And added to that, the reversal of the normal approach preys take which is
to say, I`m the one here doing the people`s business while they`re
investigating me and doing a circus. Instead, Donald Trump is saying,
until they stop investigating me, I will not do the people`s business, I
will not do infrastructure, as if governing is a favor he does us when
everybody is nice to him otherwise.
So I think that Donald Trump is doing a pretty nice job strengthening the
case for an impeachment inquiry against him and I think Nancy Pelosi who
has had his psychology pegged perfectly since the beginning is doing a nice
baiting him into it step by step. I`ve always think it`s important to
recognize her position has not been no impeachment, but to continue going
forward and either building support for it or in seeing support dissipate
for it.
And so far, she`s moved into him into a place where I think he is building
support both in her caucus and I suspect over time in the country.
O`DONNELL: Ezra Klein, thank you very much for joining us tonight. Really
appreciate it.
KLEIN: Thank you.
O`DONNELL: And to continue our breaking news coverage, we`re going to
crash right through a commercial break and we`re going to be joined by Bill
Weld. He`s the former Republican governor of Massachusetts. He is running
for the Republican presidential nomination against President Trump. He is
joining us tonight from the campaign trail in New Hampshire.

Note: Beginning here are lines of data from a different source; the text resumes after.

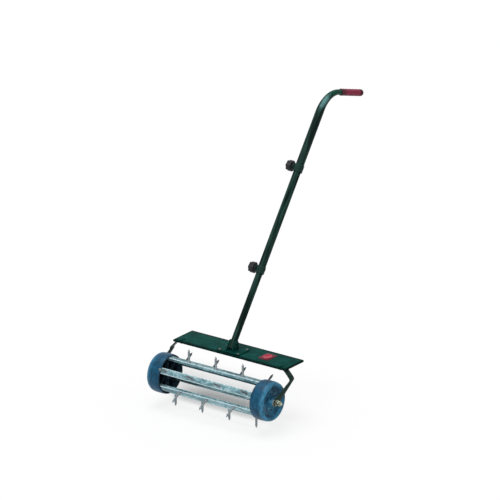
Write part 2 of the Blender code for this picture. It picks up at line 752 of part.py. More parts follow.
grip_start = bend_end + grip_direction * (GRIP_REACH - GRIP_LENGTH + GAP)
grip_place = Matrix.Translation(grip_start) @ Matrix.Rotation(-turned, 4, "X")
piece("hand_grip", hand_grip(), CRIMSON, upper_slide, grip_place)


# Drum: everything here turns on the axle. Local Z of a bar points outwards.
drum_axis = empty("drum_axis", origin)


def bar_section():
    """Outline the channel, open towards the axle, with its first axis along Y."""
    half = BAR_WIDTH / 2
    inner = half - BAR_SHEET
    top = BAR_OUTER_RADIUS
    fold = BAR_FOLD_RADIUS
    return [
        (half, top - BAR_DEPTH),
        (half, top - fold),
        (half - fold * 0.3, top - fold * 0.3),
        (half - fold, top),
        (fold - half, top),
        (fold * 0.3 - half, top - fold * 0.3),
        (-half, top - fold),
        (-half, top - BAR_DEPTH),
        (-inner, top - BAR_DEPTH),
        (-inner, top - BAR_SHEET),
        (inner, top - BAR_SHEET),
        (inner, top - BAR_DEPTH),
    ]


rim_inside = max(math.hypot(*corner) for corner in bar_section()) + GAP
wheel_radius = rim_inside + RIM_WALL


def wheel_body():
    """Turn the wheel about local Z, its hollow side at 0 and its dished side up."""
    bore = BUSH_RADIUS + GAP
    far = WHEEL_WIDTH
    web_top = WEB_DEPTH + WEB_WALL
    crown = wheel_radius - WHEEL_CROWN
    dish = rim_inside - WHEEL_EDGE
    profile = [
        (bore, HUB_RECESS),
        (HUB_RADIUS, HUB_RECESS),
        (HUB_RADIUS, WEB_DEPTH),
        (rim_inside, WEB_DEPTH),
        (rim_inside, 0),
        (crown - WHEEL_EDGE / 4, 0),
        (crown, WHEEL_EDGE / 4),
        (wheel_radius, far * 0.3),
        (wheel_radius, far * 0.6),
        (crown, far - WHEEL_EDGE),
        (crown - WHEEL_EDGE * 0.3, far - WHEEL_EDGE * 0.35),
        (crown - WHEEL_EDGE, far),
        (dish, far),
        (dish - DISH_SLOPE, web_top),
        (HUB_RADIUS + DISH_SLOPE / 2, web_top),
        (HUB_RADIUS, far + HUB_PROUD - DISH_SLOPE / 3),
        (HUB_RADIUS - DISH_SLOPE / 4, far + HUB_PROUD),
        (bore, far + HUB_PROUD),
    ]
    body = lathe(profile, WHEEL_FACETS)
    root = HUB_RADIUS - RIB_WALL / 2
    socket_low = BAR_OUTER_RADIUS - BAR_DEPTH - SOCKET_SPARE
    socket_high = BAR_OUTER_RADIUS - BAR_SHEET - GAP
    socket_half = BAR_WIDTH / 2 - BAR_SHEET - GAP
    tip = (socket_low + socket_high) / 2
    rib_shape = rounded_rectangle((root, -RIB_WALL / 2), (tip, RIB_WALL / 2), RIB_WALL / 8, 1)
    rib = placed(prism(rib_shape, WEB_DEPTH + WEB_WALL / 2 - RIB_RECESS), shift(z=RIB_RECESS))
    socket_shape = rounded_rectangle(
        (socket_low, -socket_half), (socket_high, socket_half), BAR_SHEET, 1
    )
    socket = prism(socket_shape, SOCKET_LENGTH + WEB_WALL / 2)
    spoke = union(rib, placed(socket, shift(z=WEB_DEPTH - SOCKET_LENGTH)))
    spokes = []
    for index in range(BAR_COUNT):
        spokes.append(placed(spoke, Matrix.Rotation(math.tau * index / BAR_COUNT, 4, "Z")))
    return union(body, joined(spokes))


def wheel_bush():
    """Make a flanged bush along local Z for the whole length of the hub."""
    flange = WHEEL_WIDTH + HUB_PROUD + GAP
    profile = [
        (axle_bore, HUB_RECESS),
        (BUSH_RADIUS, HUB_RECESS),
        (BUSH_RADIUS, flange),
        (BUSH_FLANGE_RADIUS, flange),
        (BUSH_FLANGE_RADIUS, flange + BUSH_FLANGE),
        (axle_bore, flange + BUSH_FLANGE),
    ]
    return lathe(profile, 2 * FASTENER_FACETS)


bar_angles = [FIRST_BAR_ANGLE + 360 * index / BAR_COUNT for index in range(BAR_COUNT)]
bar_turns = [Matrix.Rotation(math.radians(angle - 90), 4, "X") for angle in bar_angles]
wheel_places = [
    bar_turns[0] @ along_x(WHEEL_INNER_X),
    bar_turns[0] @ along_minus_x(-WHEEL_INNER_X),
]
pieces(("wheel_right", "wheel_left"), wheel_body(), WHEEL_BLUE, drum_axis, wheel_places)
bushes = ("wheel_bush_right", "wheel_bush_left")
pieces(bushes, wheel_bush(), NYLON, drum_axis, wheel_places)


def spike_bar(count):
    """Make one channel with a row of spikes welded on it, evenly spaced about its middle."""
    stand = Matrix(((0, 0, 1, -BAR_END_X), (1, 0, 0, 0), (0, 1, 0, 0), (0, 0, 0, 1)))
    bar = placed(prism(bar_section(), 2 * BAR_END_X), stand)
    weld_top = BAR_OUTER_RADIUS + SPIKE_WELD_HEIGHT
    profile = [
        (0, BAR_OUTER_RADIUS - BAR_SHEET / 2),
        (SPIKE_WELD_RADIUS, BAR_OUTER_RADIUS - BAR_SHEET / 2),
        (SPIKE_WELD_RADIUS, BAR_OUTER_RADIUS + SPIKE_WELD_HEIGHT / 4),
        (SPIKE_RADIUS, weld_top),
        (SPIKE_RADIUS, SPIKE_TIP_RADIUS - SPIKE_POINT_LENGTH),
        (SPIKE_POINT_RADIUS, SPIKE_TIP_RADIUS),
        (0, SPIKE_TIP_RADIUS),
    ]
    spike = lathe(profile, FASTENER_FACETS, closed=False)
    stations = [(place - (count - 1) / 2) * SPIKE_PITCH for place in range(count)]
    return union(bar, joined([placed(spike, shift(x)) for x in stations]))


for first, count in ((0, SPIKE_ROW_LONG), (1, SPIKE_ROW_SHORT)):
    names = ["spike_bar_" + str(index + 1) for index in range(first, BAR_COUNT, 2)]
    pieces(names, spike_bar(count), GALVANISED, drum_axis, bar_turns[first::2])


def stand_on_ground():
    """Move the whole object so that the frame's origin is under the middle of its box."""
    bpy.context.view_layer.update()
    corners = []
    for item in bpy.data.objects:
        if item.type == "MESH":
            corners += [item.matrix_world @ vertex.co for vertex in item.data.vertices]
    low = Vector([min(corner[axis] for corner in corners) for axis in range(3)])
    high = Vector([max(corner[axis] for corner in corners) for axis in range(3)])
    middle = (low + high) / 2
    origin.location -= Vector((middle.x, middle.y, low.z))
    bpy.context.view_layer.update()


stand_on_ground()
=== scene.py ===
"""Lawn spike aerator: the finished surfaces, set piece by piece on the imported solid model."""

import math

import bmesh
import bpy
from mathutils import Matrix, Vector


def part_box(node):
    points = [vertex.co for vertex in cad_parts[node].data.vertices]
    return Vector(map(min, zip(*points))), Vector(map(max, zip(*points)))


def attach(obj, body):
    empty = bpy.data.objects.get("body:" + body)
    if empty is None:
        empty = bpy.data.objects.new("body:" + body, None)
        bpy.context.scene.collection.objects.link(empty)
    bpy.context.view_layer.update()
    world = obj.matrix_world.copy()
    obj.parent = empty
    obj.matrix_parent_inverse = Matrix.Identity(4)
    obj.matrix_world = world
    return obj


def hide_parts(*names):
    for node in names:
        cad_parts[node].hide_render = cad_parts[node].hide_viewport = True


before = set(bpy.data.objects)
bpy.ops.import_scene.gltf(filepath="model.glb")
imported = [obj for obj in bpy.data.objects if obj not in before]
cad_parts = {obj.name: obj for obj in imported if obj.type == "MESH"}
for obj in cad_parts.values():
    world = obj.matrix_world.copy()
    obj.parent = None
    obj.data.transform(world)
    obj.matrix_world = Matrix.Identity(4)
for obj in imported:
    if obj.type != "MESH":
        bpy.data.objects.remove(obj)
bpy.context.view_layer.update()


# Camera, floor and light

# The aerator is seen from its right-hand wheel, a little above, by a very long lens far away.
# It stands on a white studio sweep under a broad lamp overhead and a softer one beside the
# camera, in a dim white surround.

axle_low, axle_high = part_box("axle")
axle_middle = (axle_low + axle_high) / 2

camera_turn = math.radians(36.5)
camera_height = math.radians(20.4)
camera_distance = 30.0
looked_at = axle_middle + Vector((0.0, 0.2155, 0.4823))
backwards = Vector((
    math.sin(camera_turn) * math.cos(camera_height),
    -math.cos(camera_turn) * math.cos(camera_height),
    math.sin(camera_height),
))


def aim(name, data, place, direction):
    """Stand a camera or a lamp at a place, pointed along a direction."""
    holder = bpy.data.objects.new(name, data)
    holder.location = place
    holder.rotation_mode = "QUATERNION"
    holder.rotation_quaternion = direction.to_track_quat("-Z", "Y")
    bpy.context.scene.collection.objects.link(holder)
    return holder


camera_data = bpy.data.cameras.new("studio_camera")
camera_data.sensor_width = 36.0
camera_data.lens = 576.0
camera_data.clip_end = 200.0
bpy.context.scene.camera = aim("studio_camera", camera_data,
                               looked_at + backwards * camera_distance, -backwards)
bpy.context.scene.view_settings.view_transform = "Standard"


def linear(code):
    """Turn an sRGB hex colour into the linear values that a shader reads."""
    channels = [int(code[place:place + 2], 16) / 255 for place in (0, 2, 4)]
    return [*[value / 12.92 if value <= 0.04045 else ((value + 0.055) / 1.055) ** 2.4
              for value in channels], 1.0]


def connect(tree, node, links):
    """Link sources to a node's inputs: each is a socket, or a node for its first live output."""
    for name, source in links.items():
        if isinstance(source, bpy.types.Node):
            source = next(output for output in source.outputs if output.enabled)
        tree.links.new(source, node.inputs[name])


def add(tree, kind, settings=None, links=None, stops=()):
    """Add one shader node, set its sockets, properties and colour stops, and link its inputs.

    Text given for a socket is a hex colour."""
    made = tree.nodes.new("ShaderNode" + kind)
    for name, value in (settings or {}).items():
        if isinstance(name, int) or name in made.inputs:
            made.inputs[name].default_value = linear(value) if isinstance(value, str) else value
        else:
            setattr(made, name, value)
    for number, (position, code) in enumerate(stops):
        ramp = made.color_ramp.elements
        stop = ramp[number] if number < 2 else ramp.new(position)
        stop.position = position
        stop.color = linear(code)
    connect(tree, made, links or {})
    return made


def seen_ray(tree):
    """Give 1 where the eye, gloss or glass looks at a surface, and 0 where it only gives light."""
    ray = add(tree, "LightPath")
    either = add(tree, "Math", {"operation": "MAXIMUM"},
                 {0: ray.outputs["Is Camera Ray"], 1: ray.outputs["Is Glossy Ray"]})
    return add(tree, "Math", {"operation": "MAXIMUM"},
               {0: either, 1: ray.outputs["Is Transmission Ray"]})


# White floor paint. Seen by the eye or in gloss, it glows white, and less so around the drum, where
# the paint's own light keeps the shadows. In a band behind the drum, which shows between its bars,
# the glow drops much further: a painted shadow, darker than the floor even where no shadow falls.
floor_paint = bpy.data.materials.new("white_floor_paint")
floor_paint.use_nodes = True
tree = floor_paint.node_tree
tree.nodes.clear()
place = add(tree, "TexCoord").outputs["Object"]
under_drum = add(tree, "Mapping", {"Location": (0.0, -axle_middle.y, 0.0)}, {"Vector": place})
far = add(tree, "VectorMath", {"operation": "LENGTH"}, {0: under_drum})
round_share = add(tree, "MapRange", {"From Min": 0.25, "From Max": 0.9, "To Min": 0.80},
                  {"Value": far})


def painted_shadow_edge(direction, start, finish, at_start, at_finish):
    """Fade the painted shadow band in or out along a direction over the floor."""
    along = add(tree, "VectorMath", {"operation": "DOT_PRODUCT", 1: direction}, {0: under_drum})
    return add(tree, "MapRange", {
        "interpolation_type": "SMOOTHSTEP", "From Min": start, "From Max": finish,
        "To Min": at_start, "To Max": at_finish}, {"Value": along})


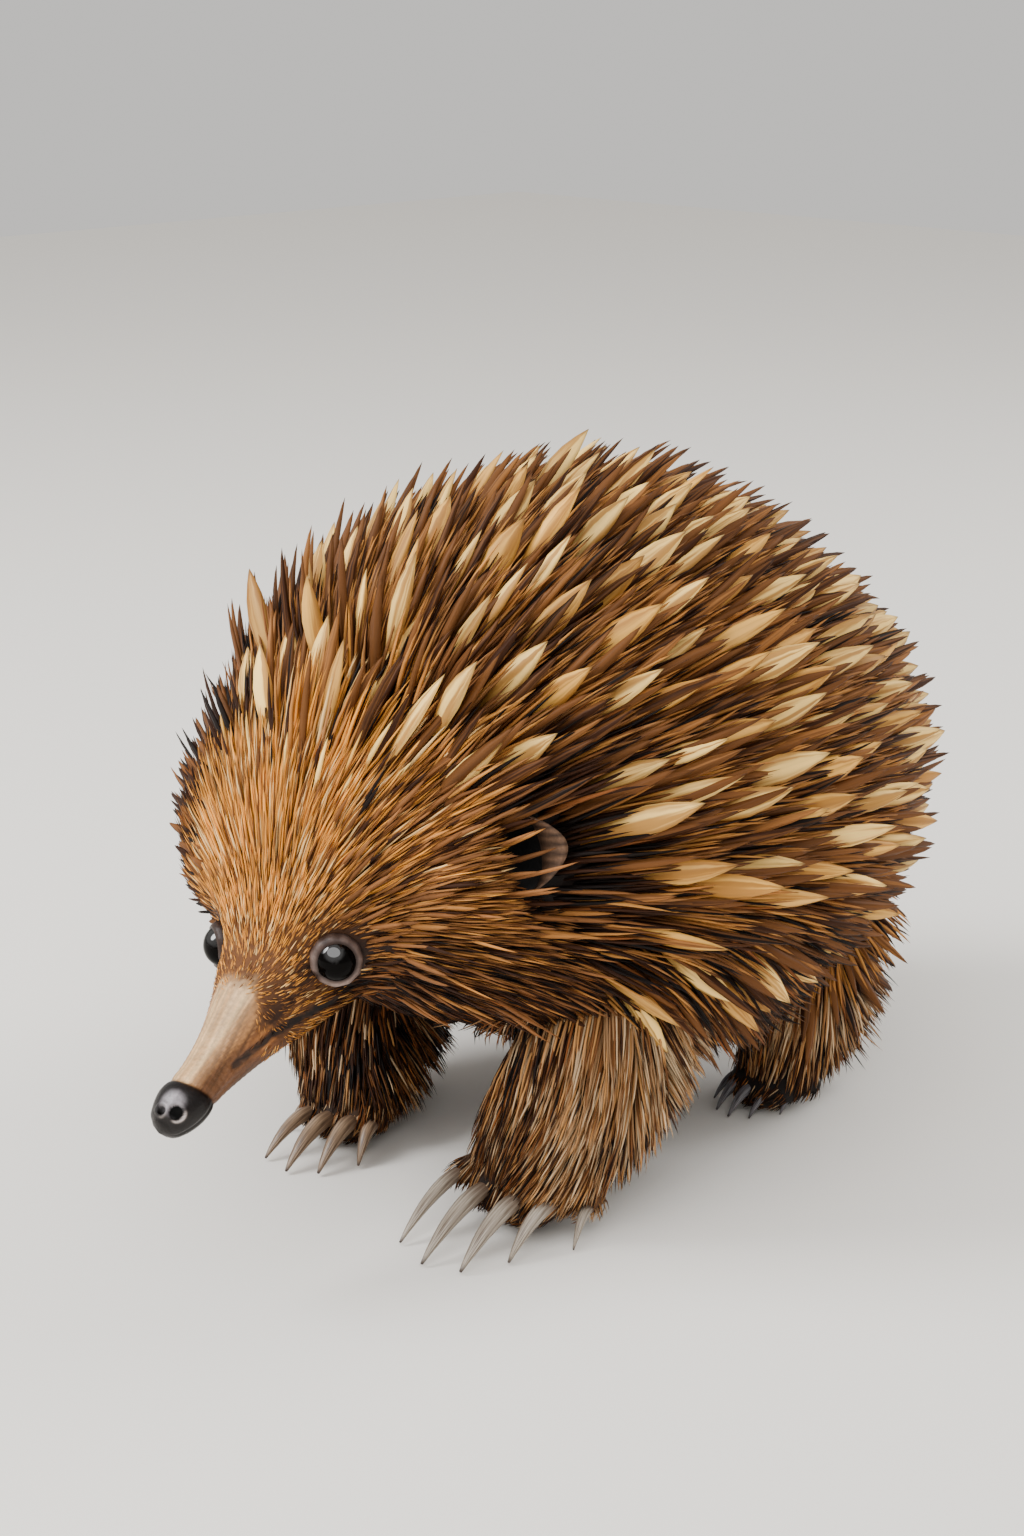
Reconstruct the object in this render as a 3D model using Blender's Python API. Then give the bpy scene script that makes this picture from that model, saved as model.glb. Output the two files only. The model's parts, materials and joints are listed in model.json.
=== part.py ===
"""A short-beaked echidna at life size, standing still with its beak lowered.

Metres, +Z up. The animal looks along -Y and its left side is at +X. The origin lies on the floor,
under the middle of the bounding box. Flesh is made of lofts through named cross-sections. The trunk
and the head are one form parted by a thin cut, and each part of the body is one closed solid that
meets its neighbours with a small gap. Spines and locks of fur are fused to the flesh they grow from.
"""

import math
import random

import bmesh
import bpy
import numpy as np
from mathutils import Matrix, Vector
from mathutils.bvhtree import BVHTree

MM = 0.001
GAP = 0.3
# The tables below stand on the floor under the shoulders. This step takes them to the middle.
TO_MIDDLE = (0.5, 3.8, 0.0)

# Cross-sections in millimetres: x, y, z of the middle, half width, height above it, depth below it.
# The trunk runs from rump to neck, the head from neck to nose, a leg from its root to its toes.
TRUNK = (
    (0, 159, 116, 9, 8, 9),
    (0, 154, 118, 31, 25, 30),
    (0, 137, 123, 55, 50, 55),
    (0, 110, 128, 77, 77, 78),
    (0, 70, 131, 96, 101, 91),
    (0, 22, 134, 106, 113, 91),
    (0, -28, 137, 105, 108, 80),
    (0, -68, 140, 94, 92, 65),
    (0, -94, 143, 79, 74, 58),
    (0, -112, 146, 56, 54, 44),
    (0, -121, 149, 18, 18, 16),
)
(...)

And, Governor Weld, I want to get your reaction to be what we just learned
from Chairman Nadler about Robert Mueller`s testimony and for the audience
we`re going to play it one more time and for you. Here`s Chairman Nadler
telling Rachel Maddow that Robert Mueller wants to testify in a closed door
hearing, not a publicly watchable hearing.
Let`s listen to this.
(BEGIN VIDEO CLIP)
REP. JERRY NADLER (D-NY): Mueller, he I think I can say his point that he
wants to testify in private.
RACHEL MADDOW, MSNBC HOST, “TRMS”: Why?
NADLER: I don`t know why. He wants to testify, he`s willing to make an
opening statement but he wants to testify in private. And we`re suggesting
– we`re saying that he ought to, we think it`s important for the American
people to hear from him and to hear his answers to questions about the
report.
MADDOW: Does he want to testify in private and have it be a closed session
where we the people would not even get to see a transcript of it?
NADLER: No, no, no, we`d see a transcript. But I – we`d see a
transcript.
MADDOW: Do you have any sense of – I mean, why would witnesses usually
say something like that or do you have any indication of why he might want
that?
NADLER: He envisions himself correctly as a man of great rectitude and
apolitical and he doesn`t want to participate in anything that he might
regard as a political spectacle.
(END VIDEO CLIP)
O`DONNELL: Governor Weld, you`re a former U.S. attorney in Boston. You
are a former – you`re a veteran of a Republican Justice Department. You
know the workings of this sort of thing. And you know the workings of
congressional investigative committees.
I think your first job in public service was working with young Hillary
Clinton, then Hillary Rodham on the congressional committee investigating
President Nixon which eventually led to President Nixon resigning the
presidency.
As you see the special prosecutor making this unprecedented choice
basically unprecedented since television cameras first went into hearing
rooms, what is your reaction tonight to Robert Mueller saying I`m ready to
testify but no cameras?
BILL WELD (R), PRESIDENTIAL CANDIDATE: Well, Lawrence, I think that Bob
Mueller is totally up to testifying in public. He was head of the FBI for
12 years. He was grilled by Congress both parties many, many times.
And he was my deputy in the U.S. attorney`s office in Boston. And I
remember I went to a dinner in New York where he was giving a speech 12
years later after he had served so long and ably in the FBI.
He`s a totally different guy. I mean, he`s a very, very consummate,
experienced guy. So, he would be up to it.
I think what`s going on here is Bob is so straight, that he doesn`t
necessarily want to say how the process has been perverted. And my reading
of what happened behind closed doors, Bob Mueller`s report says we decided
not to make a traditional prosecutive judgment because we really couldn`t.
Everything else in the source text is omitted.